Armie Hammer Talks About His New Movies and Oscar Buzz

He is playing Martin Ginsburg, Ruth Bader Ginsburg's husband, in an upcoming biopic.

November 21, 2017 10:00 am
Armie Hammer
NEW YORK, NY - NOVEMBER 16: Armie Hammer attends Calvin Klein and The Cinema Society host the after party for Sony Pictures Classics' "Call Me By Your Name" on November 16, 2017 in New York City. (Photo by Sylvain Gaboury/Patrick McMullan via Getty Images)

Armie Hammer has lived a charmed life. He’s the great-grandson of Russian-Jewish oil tycoon Armand Hammer, and he spent a good chunk of his childhood on the Cayman Islands, reports The Hollywood ReporterBut that doesn’t mean he didn’t work hard to become the star that he is today.

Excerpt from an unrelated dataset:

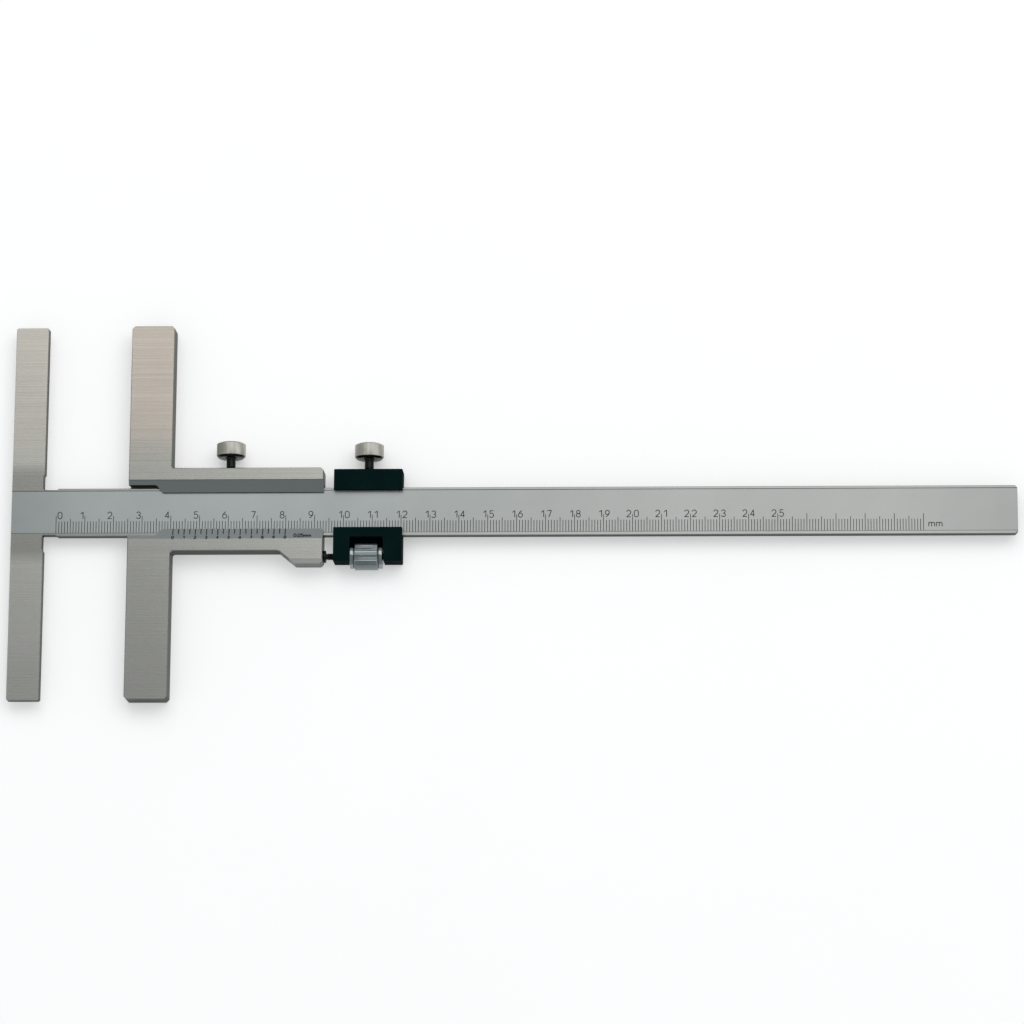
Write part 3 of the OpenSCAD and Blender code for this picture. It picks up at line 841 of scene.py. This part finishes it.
def rounded(points, reach=0.05):
    """The stroke with a small arc instead of each sharp corner, as a round cutter leaves it."""
    sharp, steps = 0.6, 6
    points = [Vector(point) for point in points]
    made = [points[0]]
    for before, here, after in zip(points, points[1:], points[2:]):
        into, out = here - before, after - here
        if min(into.length, out.length) > 2 * reach and into.angle(out) > sharp:
            start, end = here - into.normalized() * reach, here + out.normalized() * reach
            for share in (i / steps for i in range(steps + 1)):
                made.append(start.lerp(here, share).lerp(here.lerp(end, share), share))
        else:
            made.append(here)
    return made + [points[-1]]


def strokes_of(sign):
    """(advance, strokes) of one sign."""
    ring = bow(0.3, 0.31, 0.3, 0.31, 0, 360, 28)
    stem = [(0.5, 1.0), (0.28, 0.83), (0.1, 0.6), (0.01, 0.36)]
    shapes = {
        "0": [bow(0.3, 0.68, 0.3, 0.32, 0, 180) + bow(0.3, 0.32, 0.3, 0.32, 180, 360)
              + [(0.6, 0.68)]],
        "1": [[(0.0, 0.74), (0.36, 1.0), (0.36, 0.0)]],
        "2": [bow(0.3, 0.7, 0.3, 0.3, 168, -38) + [(0.0, 0.0), (0.6, 0.0)]],
        "3": [bow(0.29, 0.75, 0.27, 0.25, 158, -88) + bow(0.29, 0.26, 0.3, 0.26, 86, -160)],
        "4": [[(0.44, 0.0), (0.44, 1.0), (0.0, 0.27), (0.62, 0.27)]],
        "5": [[(0.55, 1.0), (0.1, 1.0), (0.06, 0.56)] + bow(0.28, 0.32, 0.32, 0.32, 128, -150)],
        "6": [ring, stem],
        "7": [[(0.0, 1.0), (0.6, 1.0), (0.22, 0.0)]],
        "8": [bow(0.3, 0.76, 0.25, 0.24, 0, 360, 28), bow(0.3, 0.26, 0.3, 0.26, 0, 360, 28)],
        "9": [[(0.6 - x, 1 - y) for x, y in stroke] for stroke in (ring, stem)],
        ",": [[(0.12, 0.06), (0.04, -0.16)]],
        "m": [[(0.0, 0.0), (0.0, 0.62)], bow(0.2, 0.42, 0.2, 0.2, 180, 0) + [(0.4, 0.0)],
              bow(0.6, 0.42, 0.2, 0.2, 180, 0) + [(0.8, 0.0)]],
    }
    wide = {"1": 0.38, ",": 0.06, "m": 0.8}.get(sign, 0.6)
    return wide + SIGN_GAP, shapes[sign]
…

Hammer has struggled to emerge as a leading man. His breakthrough role was playing the Winklevoss twins in The Social Network, but then he was in The Lone Ranger, which lost Disney $200 million. Two years later he co-starred with Henry Cavill in The Man From U.N.C.L.E. and his performance in The Birth Of a Nation was overshadowed by a rape scandal involving Nate Parker, the movie’s director and star, according to The Hollywood Reporter. 

But this might be his year. He currently stars in Call Me by Your Name. In it, he plays an American academic who embarks upon a “sexually charged affair with the 17-year-old son of a professor,” writes The Hollywood Reporter. His role is generating early awards buzz. However, he said that, “given my history, I’m waiting for the other shoe to drop.”

Hammer recently tore his pectoral muscle while lifting weights, five days before his wife, Elizabeth Chambers, was due to give birth. He had surgery and was confined to a sling for five months, during which, he tells The Hollywood Reporter, he went to a dark place. He thought to himself, “You’re done. You’ve peaked.”

Hammer knows he had a special upbringing, but he said he learned a lot living in the Caribbean. “You can’t hide behind anonymity. You have to be nice to everybody, or else you get a reputation.” He also told The Hollywood Reporter that it was where he became acutely aware of his whiteness: “Everybody was multiracial. There was a lot of mixing. So I was always ‘the white boy.’”

He said he has no regrets for the movies that didn’t work out. The way he looks at everything is that he is building a collage of his work. He tells The Hollywood Reporter, “And then the only thing I really care about is: Can I get more work afterward?”